Accelerated Deep Active Learning with Graph-Based Sub- Sampling

Abstract

Past years have witnessed the fast and thorough development of active learning, a human-in-the-loop semi-supervised learning that helps reduce the burden of expensive data annotation. Diverse techniques have been proposed to improve the efficiency of label acquisition. However, the existing techniques are mostly intractable at scale on massive unlabeled instances. In particular, the query time and model retraining time of large scale image-data models is usually linear or even quadratic in the size of the unlabeled pool set and its dimension. The main reason for this intractability is the iterative need to scan the pool set at least once in order to select the best samples for label annotation.
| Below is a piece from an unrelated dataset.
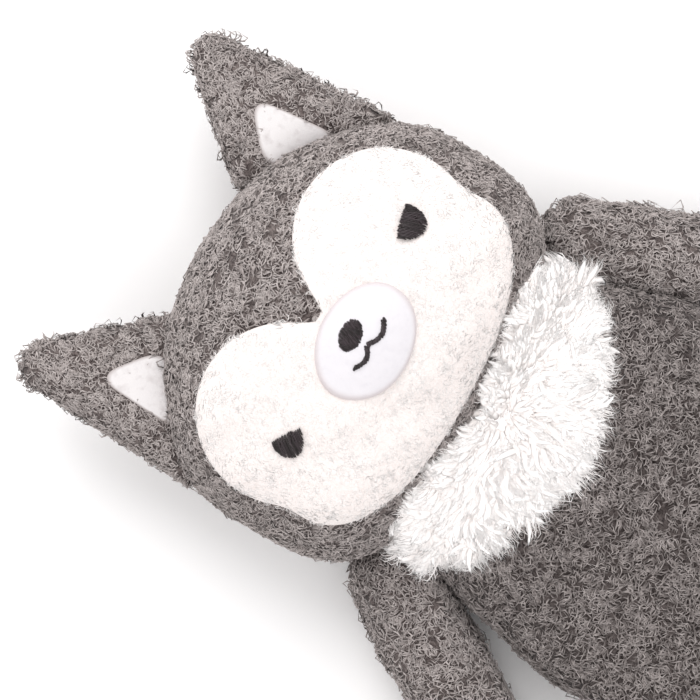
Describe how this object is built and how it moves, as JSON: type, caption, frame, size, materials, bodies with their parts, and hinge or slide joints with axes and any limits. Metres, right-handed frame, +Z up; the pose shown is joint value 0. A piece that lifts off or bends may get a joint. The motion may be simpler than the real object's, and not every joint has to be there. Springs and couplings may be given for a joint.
{
  "type": "hand puppet",
  "caption": "Plush wolf-cub glove puppet lying on its back: hollow lined torso open at the hem, stuffed head with felt face, two finger arms and a shaggy bib.",
  "frame": {"origin": "middle of the torso's flat underside, on the surface that the puppet lies on", "axes": "+Z up out of the chest and the face, +Y from the hem towards the head, +X towards the puppet's own left"},
  "size_m": [0.2323, 0.2854, 0.0847],
  "materials": {
    "grey_plush": "curly chenille pile, matte",
    "white_plush": "short velvety pile, matte",
    "white_fur": "long shaggy pile, soft sheen",
    "white_felt": "fine felt, matte",
    "black_thread": "satin-stitch embroidery, silky",
    "lining_cloth": "plain woven, matte",
    "stuffing": "loose fibre filling",
    "label_tape": "blank woven tape, satin"
  },
  "bodies": {
    "torso": {"torso_front_panel": "grey_plush", "torso_back_panel": "grey_plush", "torso_lining": "lining_cloth", "hem_band": "grey_plush", "hem_stitching": "lining_cloth", "chest_bib": "white_fur", "care_label": "label_tape"},
    "neck": {"neck_gusset": "grey_plush"},
    "head": {"head_front_panel": "grey_plush", "head_back_panel": "grey_plush", "head_stuffing": "stuffing", "head_finger_sleeve": "lining_cloth", "face_mask": "white_plush", "muzzle_felt": "white_felt", "muzzle_wadding": "stuffing", "nose_embroidery": "black_thread", "mouth_embroidery": "black_thread", "eye_embroidery_left": "black_thread", "eye_embroidery_right": "black_thread"},
    "ear_left": {"ear_front_panel_left": "grey_plush", "ear_back_panel_left": "grey_plush", "ear_wadding_left": "stuffing", "ear_felt_left": "white_felt"},
    "shoulder_left": {"shoulder_gusset_left": "grey_plush"},
    "arm_left": {"arm_front_panel_left": "grey_plush", "arm_back_panel_left": "grey_plush", "arm_finger_sleeve_left": "lining_cloth", "paw_stuffing_left": "stuffing"},
    "ear_right": {"ear_front_panel_right": "grey_plush", "ear_back_panel_right": "grey_plush", "ear_wadding_right": "stuffing", "ear_felt_right": "white_felt"},
    "shoulder_right": {"shoulder_gusset_right": "grey_plush"},
    "arm_right": {"arm_front_panel_right": "grey_plush", "arm_back_panel_right": "grey_plush", "arm_finger_sleeve_right": "lining_cloth", "paw_stuffing_right": "stuffing"}
  },
  "joints": [
    {"name": "head_turn", "type": "hinge", "parent": "torso", "child": "neck", "pos_m": [0, 0.072, 0.024], "axis": [0, 1, 0], "range_deg": [-25, 25], "deforming": ["neck_gusset"]},
    {"name": "head_nod", "type": "hinge", "parent": "neck", "child": "head", "pos_m": [0, 0.072, 0.024], "axis": [-1, 0, 0], "range_deg": [-25, 8]},
    {"name": "ear_flop_left", "type": "hinge", "parent": "head", "child": "ear_left", "pos_m": [0.0505, 0.1675, 0.037], "axis": [0.7998, -0.6003, 0], "range_deg": [-20, 20], "stiffness_Nm_per_rad": 0.02},
    {"name": "ear_flop_right", "type": "hinge", "parent": "head", "child": "ear_right", "pos_m": [-0.0505, 0.1675, 0.037], "axis": [0.7998, 0.6003, 0], "range_deg": [-20, 20], "stiffness_Nm_per_rad": 0.02},
    {"name": "arm_lift_left", "type": "hinge", "parent": "torso", "child": "shoulder_left", "pos_m": [0.0625, 0.073, 0.0164], "axis": [0, 0, 1], "range_deg": [0, 64], "deforming": ["shoulder_gusset_left"]},
    {"name": "arm_swing_left", "type": "hinge", "parent": "shoulder_left", "child": "arm_left", "pos_m": [0.0625, 0.073, 0.0164], "axis": [-0.9397, -0.342, 0], "range_deg": [0, 45]},
    {"name": "arm_lift_right", "type": "hinge", "parent": "torso", "child": "shoulder_right", "pos_m": [-0.0625, 0.073, 0.0164], "axis": [0, 0, -1], "range_deg": [-14, 50], "deforming": ["shoulder_gusset_right"]},
    {"name": "arm_swing_right", "type": "hinge", "parent": "shoulder_right", "child": "arm_right", "pos_m": [-0.0625, 0.073, 0.0164], "axis": [-0.829, 0.5592, 0], "range_deg": [0, 45]}
  ]
}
To alleviate this computational burden we propose efficient Diffusion Graph Active Learning (DGAL). DGAL is used on a pre-computed Variational-Auto-Encoders (VAE) latent space to restrict the pool set to a much smaller candidates set. The sub-sample is then used in deep architectures, to reduce the query time, via an additional standard active learning baseline criterion. DGAL demonstrates a query time versus accuracy trade-off that is two or more orders of magnitude acceleration over state-of-the-art methods. Moreover, we demonstrate the important exploration-exploitation trade-off in DGAL that allows the restricted set to capture the most impactful samples for active learning at each iteration.